The exercise
Make an exact copy of all the data.

--- START Given material ---

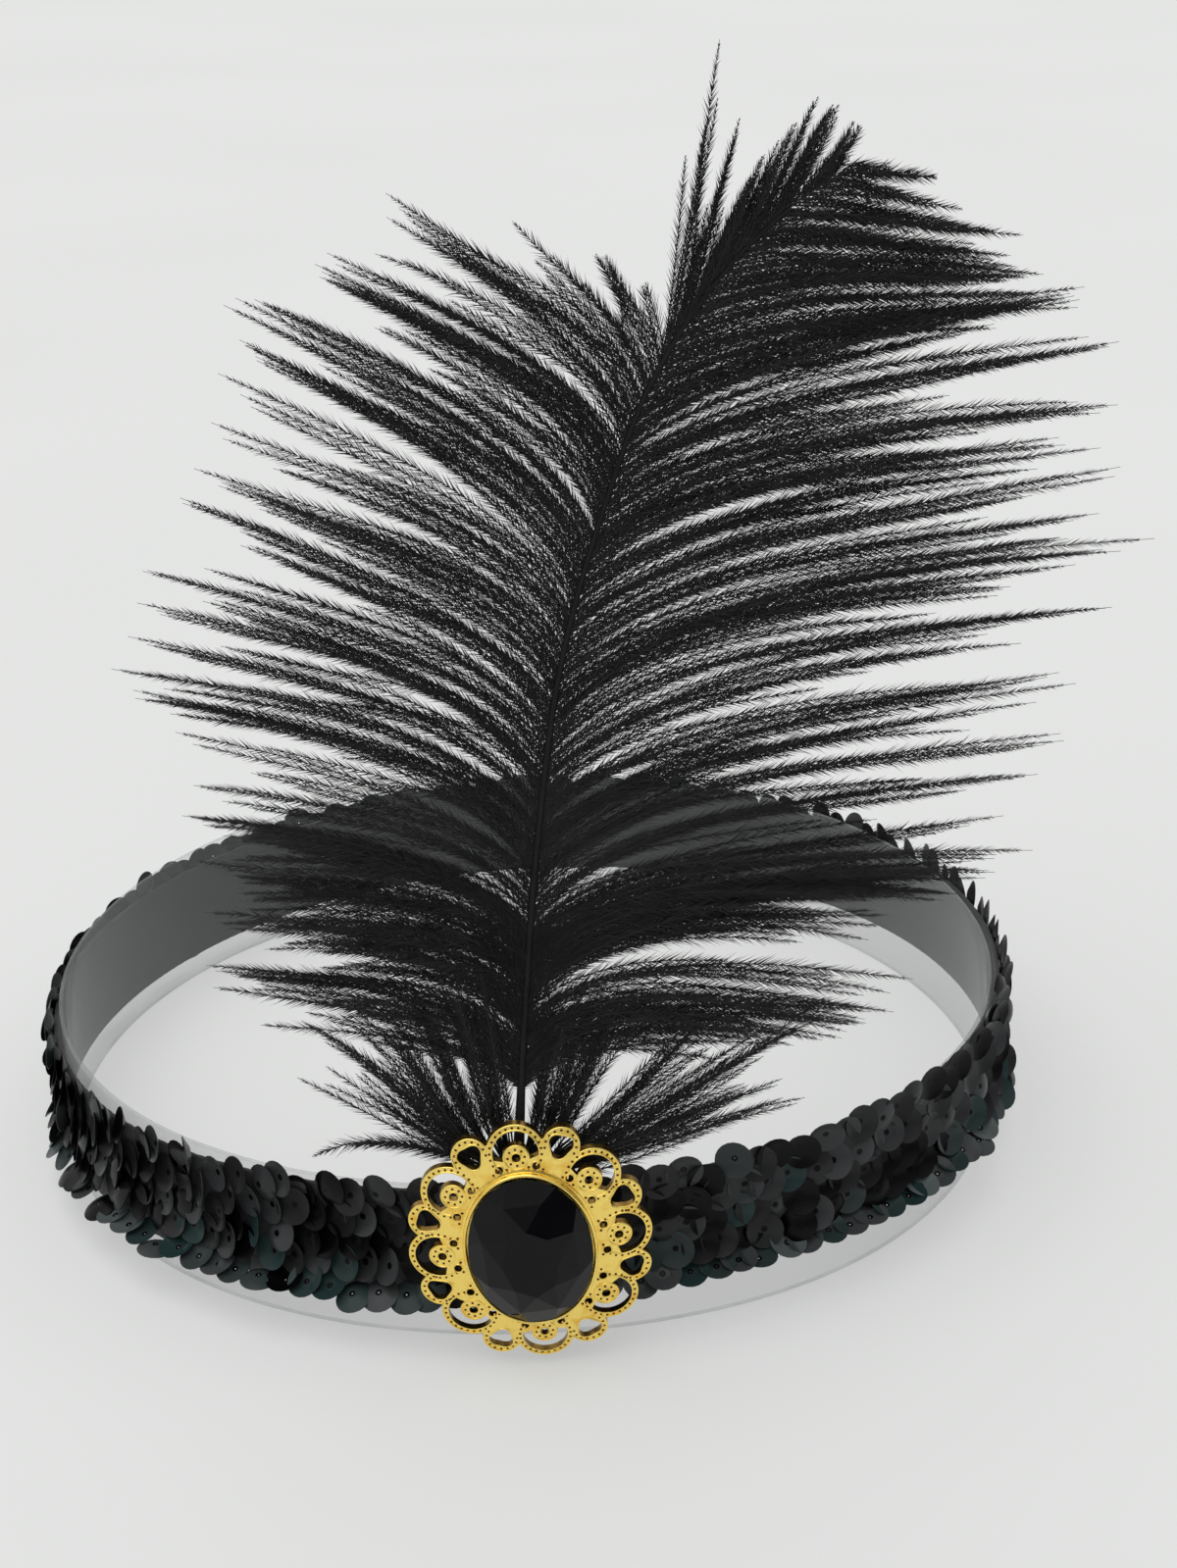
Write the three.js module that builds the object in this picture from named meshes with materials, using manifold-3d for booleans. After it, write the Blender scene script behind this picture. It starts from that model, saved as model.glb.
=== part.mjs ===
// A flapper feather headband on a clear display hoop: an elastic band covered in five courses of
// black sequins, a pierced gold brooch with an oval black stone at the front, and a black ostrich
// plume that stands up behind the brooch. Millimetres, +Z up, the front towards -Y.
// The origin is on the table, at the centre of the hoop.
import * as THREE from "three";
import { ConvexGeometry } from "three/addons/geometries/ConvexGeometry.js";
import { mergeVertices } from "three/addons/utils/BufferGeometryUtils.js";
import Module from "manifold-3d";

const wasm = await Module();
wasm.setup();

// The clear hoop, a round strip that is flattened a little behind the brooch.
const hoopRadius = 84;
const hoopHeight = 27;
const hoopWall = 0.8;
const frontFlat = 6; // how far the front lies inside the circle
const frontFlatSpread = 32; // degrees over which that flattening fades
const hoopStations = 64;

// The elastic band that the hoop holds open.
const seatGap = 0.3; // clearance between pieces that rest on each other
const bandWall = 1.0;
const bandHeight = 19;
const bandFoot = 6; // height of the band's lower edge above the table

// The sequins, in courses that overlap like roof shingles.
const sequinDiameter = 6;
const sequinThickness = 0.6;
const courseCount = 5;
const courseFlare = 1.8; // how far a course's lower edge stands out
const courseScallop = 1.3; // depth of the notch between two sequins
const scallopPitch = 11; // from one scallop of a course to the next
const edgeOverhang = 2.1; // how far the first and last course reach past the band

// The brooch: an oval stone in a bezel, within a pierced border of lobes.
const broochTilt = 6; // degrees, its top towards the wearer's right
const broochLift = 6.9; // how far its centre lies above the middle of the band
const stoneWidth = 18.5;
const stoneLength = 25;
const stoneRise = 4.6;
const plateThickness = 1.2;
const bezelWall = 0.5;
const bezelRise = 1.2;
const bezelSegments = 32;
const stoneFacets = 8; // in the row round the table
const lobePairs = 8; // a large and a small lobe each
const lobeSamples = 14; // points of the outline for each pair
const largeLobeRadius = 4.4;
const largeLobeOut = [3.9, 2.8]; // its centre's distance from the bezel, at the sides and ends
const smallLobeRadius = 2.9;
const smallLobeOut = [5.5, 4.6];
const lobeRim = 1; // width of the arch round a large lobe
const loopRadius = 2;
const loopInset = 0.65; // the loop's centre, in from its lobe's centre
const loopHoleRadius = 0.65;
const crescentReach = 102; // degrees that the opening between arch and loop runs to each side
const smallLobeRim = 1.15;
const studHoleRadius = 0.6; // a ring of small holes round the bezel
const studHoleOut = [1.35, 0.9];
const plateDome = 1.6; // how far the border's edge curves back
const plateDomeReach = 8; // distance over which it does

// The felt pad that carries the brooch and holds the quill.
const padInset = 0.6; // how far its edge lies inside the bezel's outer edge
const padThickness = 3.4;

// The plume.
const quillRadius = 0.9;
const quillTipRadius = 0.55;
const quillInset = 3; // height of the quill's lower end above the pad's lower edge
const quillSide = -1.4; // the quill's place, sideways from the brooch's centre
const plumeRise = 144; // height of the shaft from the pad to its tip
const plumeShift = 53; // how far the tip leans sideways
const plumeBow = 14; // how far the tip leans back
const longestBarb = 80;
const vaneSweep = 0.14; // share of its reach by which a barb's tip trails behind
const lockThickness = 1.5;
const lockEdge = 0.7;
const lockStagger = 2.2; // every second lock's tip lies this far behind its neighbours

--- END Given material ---

Answer
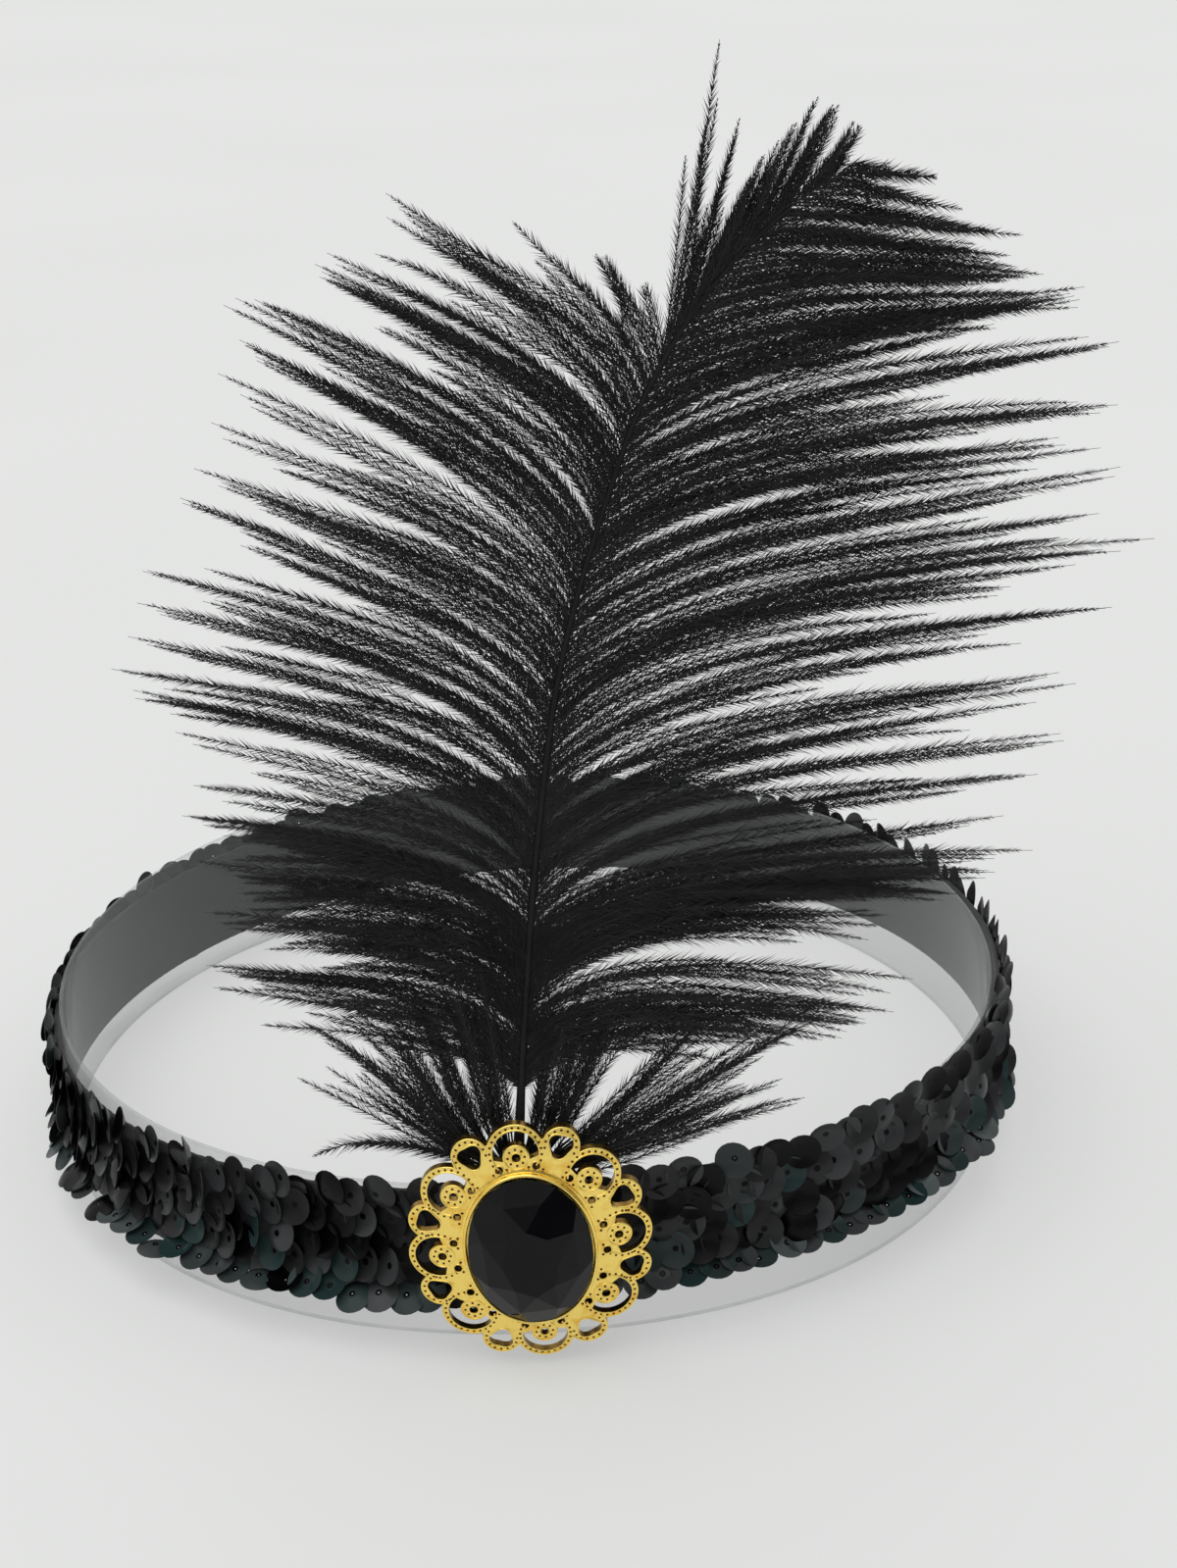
Write the three.js module that builds the object in this picture from named meshes with materials, using manifold-3d for booleans. After it, write the Blender scene script behind this picture. It starts from that model, saved as model.glb.
=== part.mjs ===
// A flapper feather headband on a clear display hoop: an elastic band covered in five courses of
// black sequins, a pierced gold brooch with an oval black stone at the front, and a black ostrich
// plume that stands up behind the brooch. Millimetres, +Z up, the front towards -Y.
// The origin is on the table, at the centre of the hoop.
import * as THREE from "three";
import { ConvexGeometry } from "three/addons/geometries/ConvexGeometry.js";
import { mergeVertices } from "three/addons/utils/BufferGeometryUtils.js";
import Module from "manifold-3d";

const wasm = await Module();
wasm.setup();

// The clear hoop, a round strip that is flattened a little behind the brooch.
const hoopRadius = 84;
const hoopHeight = 27;
const hoopWall = 0.8;
const frontFlat = 6; // how far the front lies inside the circle
const frontFlatSpread = 32; // degrees over which that flattening fades
const hoopStations = 64;

// The elastic band that the hoop holds open.
const seatGap = 0.3; // clearance between pieces that rest on each other
const bandWall = 1.0;
const bandHeight = 19;
const bandFoot = 6; // height of the band's lower edge above the table

// The sequins, in courses that overlap like roof shingles.
const sequinDiameter = 6;
const sequinThickness = 0.6;
const courseCount = 5;
const courseFlare = 1.8; // how far a course's lower edge stands out
const courseScallop = 1.3; // depth of the notch between two sequins
const scallopPitch = 11; // from one scallop of a course to the next
const edgeOverhang = 2.1; // how far the first and last course reach past the band

// The brooch: an oval stone in a bezel, within a pierced border of lobes.
const broochTilt = 6; // degrees, its top towards the wearer's right
const broochLift = 6.9; // how far its centre lies above the middle of the band
const stoneWidth = 18.5;
const stoneLength = 25;
const stoneRise = 4.6;
const plateThickness = 1.2;
const bezelWall = 0.5;
const bezelRise = 1.2;
const bezelSegments = 32;
const stoneFacets = 8; // in the row round the table
const lobePairs = 8; // a large and a small lobe each
const lobeSamples = 14; // points of the outline for each pair
const largeLobeRadius = 4.4;
const largeLobeOut = [3.9, 2.8]; // its centre's distance from the bezel, at the sides and ends
const smallLobeRadius = 2.9;
const smallLobeOut = [5.5, 4.6];
const lobeRim = 1; // width of the arch round a large lobe
const loopRadius = 2;
const loopInset = 0.65; // the loop's centre, in from its lobe's centre
const loopHoleRadius = 0.65;
const crescentReach = 102; // degrees that the opening between arch and loop runs to each side
const smallLobeRim = 1.15;
const studHoleRadius = 0.6; // a ring of small holes round the bezel
const studHoleOut = [1.35, 0.9];
const plateDome = 1.6; // how far the border's edge curves back
const plateDomeReach = 8; // distance over which it does

// The felt pad that carries the brooch and holds the quill.
const padInset = 0.6; // how far its edge lies inside the bezel's outer edge
const padThickness = 3.4;

// The plume.
const quillRadius = 0.9;
const quillTipRadius = 0.55;
const quillInset = 3; // height of the quill's lower end above the pad's lower edge
const quillSide = -1.4; // the quill's place, sideways from the brooch's centre
const plumeRise = 144; // height of the shaft from the pad to its tip
const plumeShift = 53; // how far the tip leans sideways
const plumeBow = 14; // how far the tip leans back
const longestBarb = 80;
const vaneSweep = 0.14; // share of its reach by which a barb's tip trails behind
const lockThickness = 1.5;
const lockEdge = 0.7;
const lockStagger = 2.2; // every second lock's tip lies this far behind its neighbours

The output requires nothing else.